Víctor Conde (La ratonera, Pegados) ha afrontado el reto de adaptar la clásica novela de Agatha Christie, que reúne todos los ingredientes que han cautivado a millones de lectores: un espacio cerrado (crucero), muchos protagonistas y todos sospechosos, asesinatos, un detective más que perspicaz y un final que nunca, nunca esperabas. Además, apuntes sociales y de clase en los ’30 y otros, perennes (diferencias de clase, pasiones, celos, amores no correspondidos, traiciones, el vil metal…).
Se ha intentado modernizar o, al menos, huir de una versión encorsetada y estática con una puesta en escena basada en que todos los personajes estén siempre presentes y moviéndose (mucho) en la cubierta del crucero, lo que por momentos dificulta el seguir quién es quién o a quién le pasa qué.
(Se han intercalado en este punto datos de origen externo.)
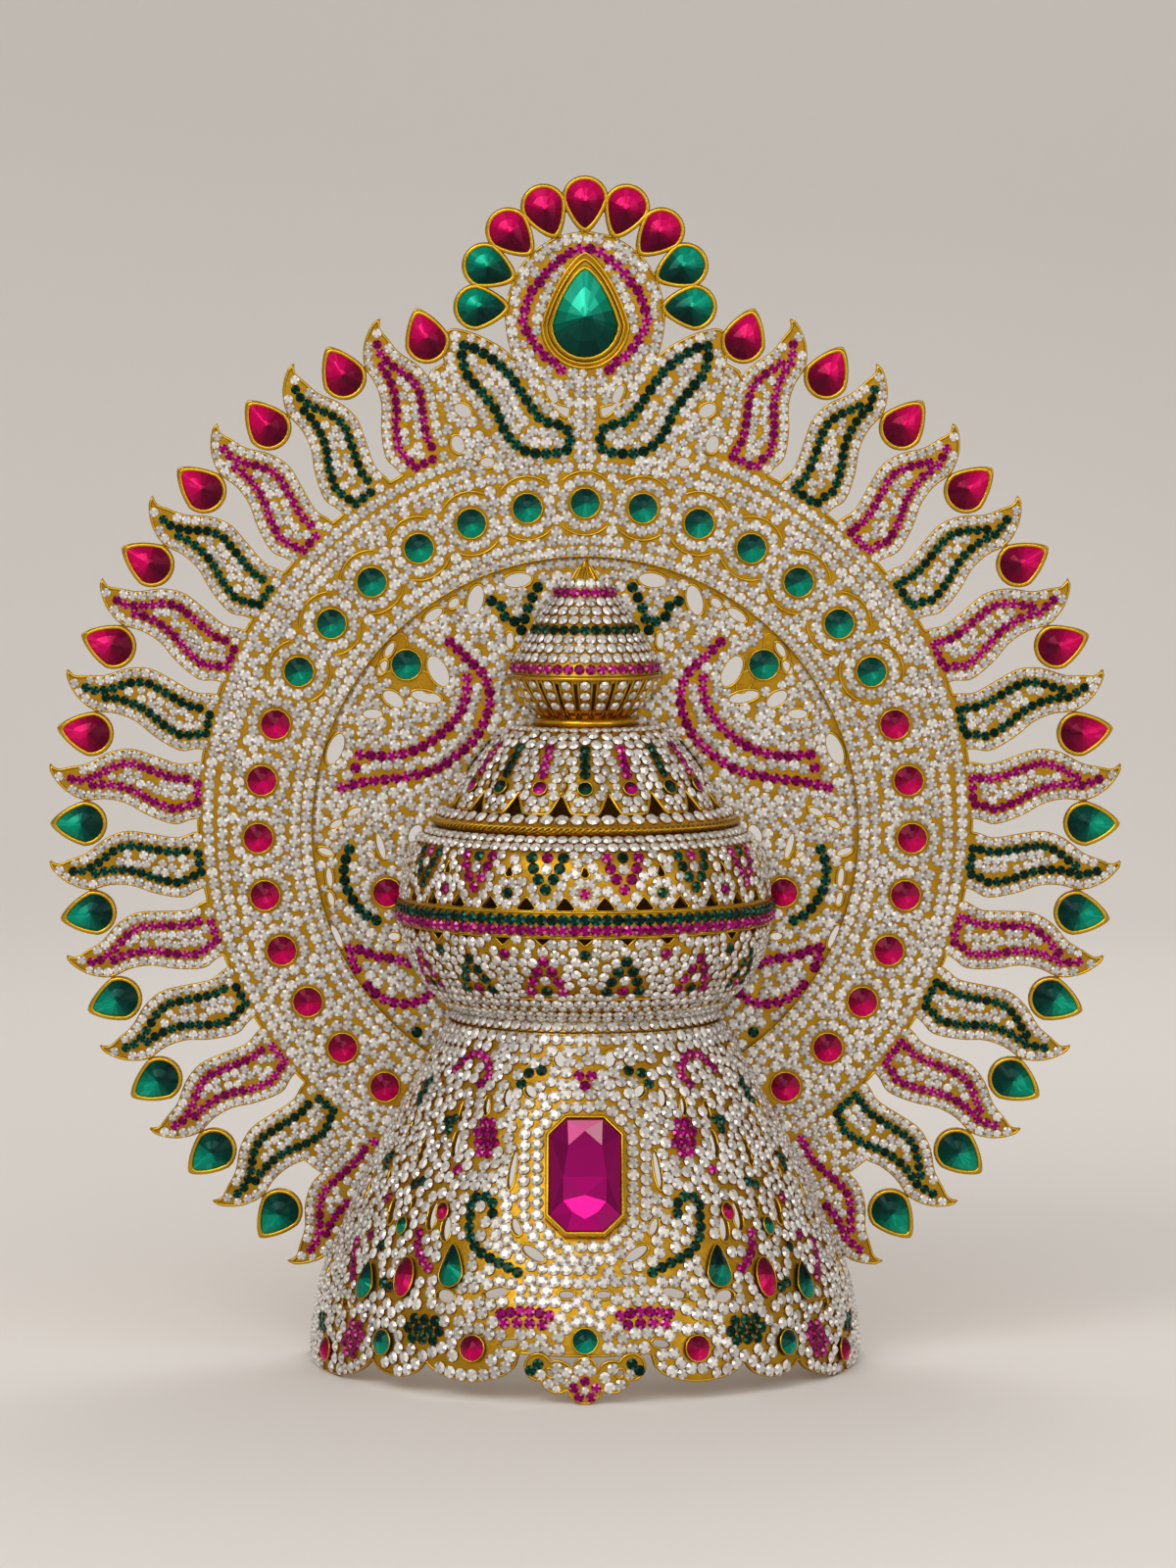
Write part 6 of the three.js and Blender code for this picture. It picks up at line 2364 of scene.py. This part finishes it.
@dataclass
class Pot:
    """The round pot above the skirt, from its neck to its shoulder.

    Attributes:
        profile: Heights and outside radii.
        wall: Thickness.
        reach: Radius at which its own sideways coordinate is true to size.
        lines: Heights of the plain wires.
        windows: Shift, step, half width, foot and tip of each ring of three-cornered windows.
        eyes: Half width, foot and tip of the windows inside the upper motifs.
        last_window: Windows begin within this many degrees.
        stone_radii: Largest and smallest radius of its clear stones.
        clear_rows: Heights of the plain clear rows.
        band: Height and colour of the rows round its widest part.
        band_pitch: Spacing of their stones.
        upper_step: Degrees between the upper motifs.
        lower_step: Degrees between the lower ones.
        rosettes: Step and height of each ring of rosettes.
        rosette: Radius of a rosette's middle stone, and width, spacing and stone radius of its ring.
        upper_motif: Angle, z and role of each stone of the V motifs.
        lower_motif: The same for the pointed ones below.
    """

    profile: tuple[Row, ...] = (
        (95.3, 37.4), (98.4, 36.3), (101.6, 40.6), (107.0, 45.5), (113.0, 49.0), (118.4, 50.7),
        (122.5, 51.2), (123.2, 52.2), (129.2, 52.2), (130.0, 51.3), (135.6, 50.6), (140.2, 49.8),
        (145.4, 47.2), (149.3, 42.4))
    wall: float = 1.4
    reach: float = 50.0
    lines: Row = (122.6, 129.4, 105.0, 98.6)
    windows: tuple[Row, ...] = ((0.5, 12.2, 3.4, 129.9, 133.6), (0.0, 13.0, 3.2, 122.9, 120.2))
    eyes: Row = (1.6, 138.8, 142.2)
    last_window: float = 84.0
    stone_radii: Row = (1.56, 1.12)
    clear_rows: Row = (96.6, 100.6, 103.8, 106.0, 120.6, 148.3, 146.4)
    band: tuple[tuple[float, Tint], ...] = ((127.4, Tint.FOREST), (124.6, Tint.MAGENTA))
    band_pitch: float = 2.95
    upper_step: float = 24.4
    lower_step: float = 26.0
    rosettes: tuple[Row, ...] = ((24.4, 134.4), (25.7, 117.8))
    rosette: Row = (1.5, 6.3, 2.85, 1.46)
    upper_motif: tuple[tuple[float, float, str], ...] = (
        (-5.2, 143.9, "main"), (5.2, 143.9, "main"), (0.0, 143.9, "accent"), (-4.2, 141.1, "main"),
        (4.2, 141.1, "main"), (-2.4, 138.3, "main"), (2.4, 138.3, "main"), (0.0, 135.5, "main"),
        (0.0, 140.9, "clear"))
    lower_motif: tuple[tuple[float, float, str], ...] = (
        (0.0, 115.8, "main"), (-2.4, 113.0, "main"), (2.4, 113.0, "main"), (-4.3, 110.2, "main"),
        (4.3, 110.2, "main"), (-5.6, 107.4, "main"), (0.0, 107.5, "accent"), (5.6, 107.4, "main"),
        (0.0, 110.6, "clear"))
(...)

Se han tomado decisiones arriesgadas, como prescindir de Poirot! (enserio?) o reducir los asesinatos y se ha buscado, diría, una propuesta basada más que en el misterio, en la psicología de los glamurosos personajes que, supongo, nos deben cautivar e interesar más que la intriga. Pues no. No ayuda un interminable juego escénico apoyada en las maletas a modo de presentación de cada uno de ellos (1h10’, exactamente) que ni son tan buenos ni malos ni complejos como para despertarnos mucho interés. Y, al menos a mí, ya me importaba poco quién era el asesino, aunque el final, marca de la casa, hace que salgas con buen sabor de boca.
Lo mejor: Otra decisión novedosa y que, ésta sí, funciona perfectamente, que es la introducción de música en directo con Dídac Flores al piano y la voz de Paula Moncada en clásicos de la época. También destaca una buena dicción en general, menos habitual de lo que debería.
En resumen: es difícil llevar a escena a Agatha Christie: si se hace de forma muy literal, el resultado teatral es demasiado estático y de otra época, y, por el contrario, centrar el esfuerzo en modificar la forma, puede llevar a que se pierda el interés por lo importante, el misterio y la intriga.